### Exercise objective
Write out the listing below again, precisely as it is given.

### Material
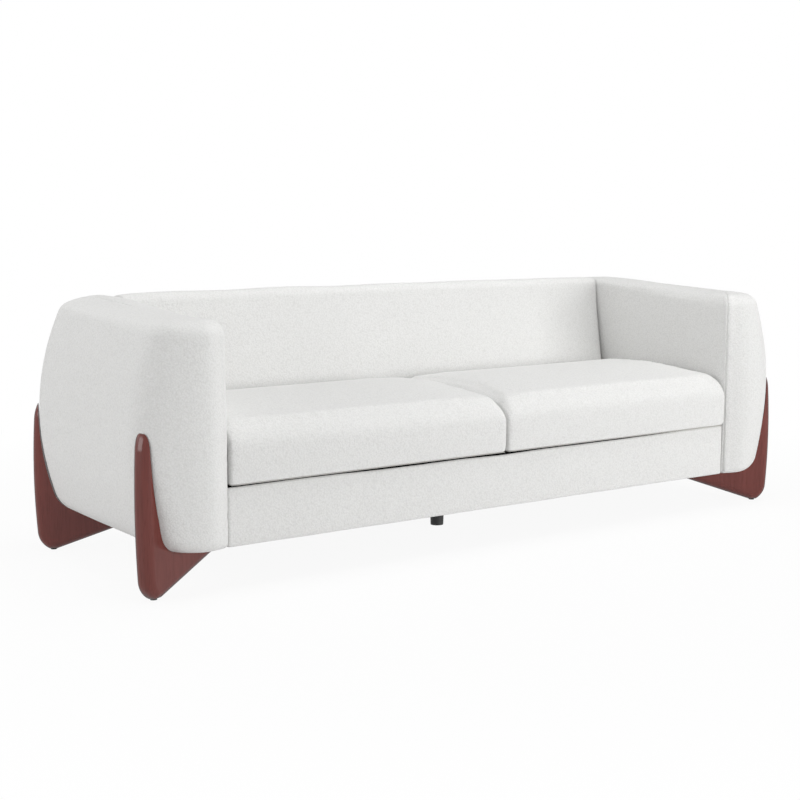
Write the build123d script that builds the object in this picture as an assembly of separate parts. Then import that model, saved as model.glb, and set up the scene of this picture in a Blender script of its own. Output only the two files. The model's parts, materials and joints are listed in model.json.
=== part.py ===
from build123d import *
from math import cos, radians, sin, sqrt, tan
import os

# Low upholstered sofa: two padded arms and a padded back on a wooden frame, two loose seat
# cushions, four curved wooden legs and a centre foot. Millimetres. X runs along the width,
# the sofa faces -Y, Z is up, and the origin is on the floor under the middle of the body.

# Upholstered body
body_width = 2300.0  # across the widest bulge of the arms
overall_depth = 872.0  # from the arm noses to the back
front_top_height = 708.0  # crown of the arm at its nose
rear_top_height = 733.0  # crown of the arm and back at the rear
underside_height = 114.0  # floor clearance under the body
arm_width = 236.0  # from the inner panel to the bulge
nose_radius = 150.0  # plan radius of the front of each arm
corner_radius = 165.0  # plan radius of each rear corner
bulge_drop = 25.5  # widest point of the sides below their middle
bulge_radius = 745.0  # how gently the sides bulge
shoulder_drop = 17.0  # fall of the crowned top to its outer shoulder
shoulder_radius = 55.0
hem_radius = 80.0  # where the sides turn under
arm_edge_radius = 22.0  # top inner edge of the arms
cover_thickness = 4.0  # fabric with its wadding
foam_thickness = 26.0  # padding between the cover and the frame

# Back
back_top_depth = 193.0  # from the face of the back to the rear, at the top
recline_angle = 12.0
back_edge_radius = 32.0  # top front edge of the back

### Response
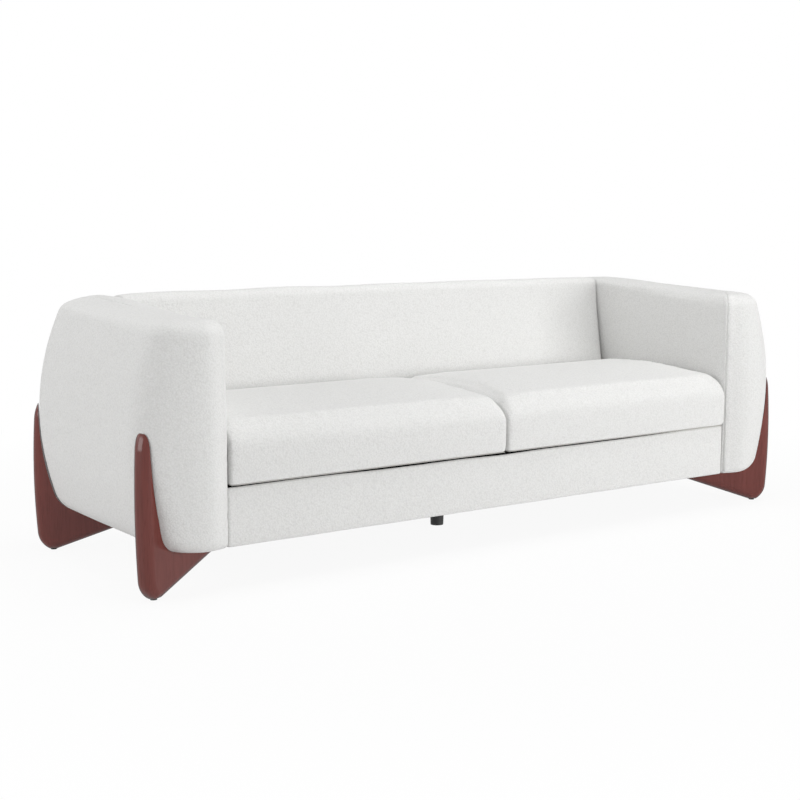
Write the build123d script that builds the object in this picture as an assembly of separate parts. Then import that model, saved as model.glb, and set up the scene of this picture in a Blender script of its own. Output only the two files. The model's parts, materials and joints are listed in model.json.
=== part.py ===
from build123d import *
from math import cos, radians, sin, sqrt, tan
import os

# Low upholstered sofa: two padded arms and a padded back on a wooden frame, two loose seat
# cushions, four curved wooden legs and a centre foot. Millimetres. X runs along the width,
# the sofa faces -Y, Z is up, and the origin is on the floor under the middle of the body.

# Upholstered body
body_width = 2300.0  # across the widest bulge of the arms
overall_depth = 872.0  # from the arm noses to the back
front_top_height = 708.0  # crown of the arm at its nose
rear_top_height = 733.0  # crown of the arm and back at the rear
underside_height = 114.0  # floor clearance under the body
arm_width = 236.0  # from the inner panel to the bulge
nose_radius = 150.0  # plan radius of the front of each arm
corner_radius = 165.0  # plan radius of each rear corner
bulge_drop = 25.5  # widest point of the sides below their middle
bulge_radius = 745.0  # how gently the sides bulge
shoulder_drop = 17.0  # fall of the crowned top to its outer shoulder
shoulder_radius = 55.0
hem_radius = 80.0  # where the sides turn under
arm_edge_radius = 22.0  # top inner edge of the arms
cover_thickness = 4.0  # fabric with its wadding
foam_thickness = 26.0  # padding between the cover and the frame

# Back
back_top_depth = 193.0  # from the face of the back to the rear, at the top
recline_angle = 12.0
back_edge_radius = 32.0  # top front edge of the back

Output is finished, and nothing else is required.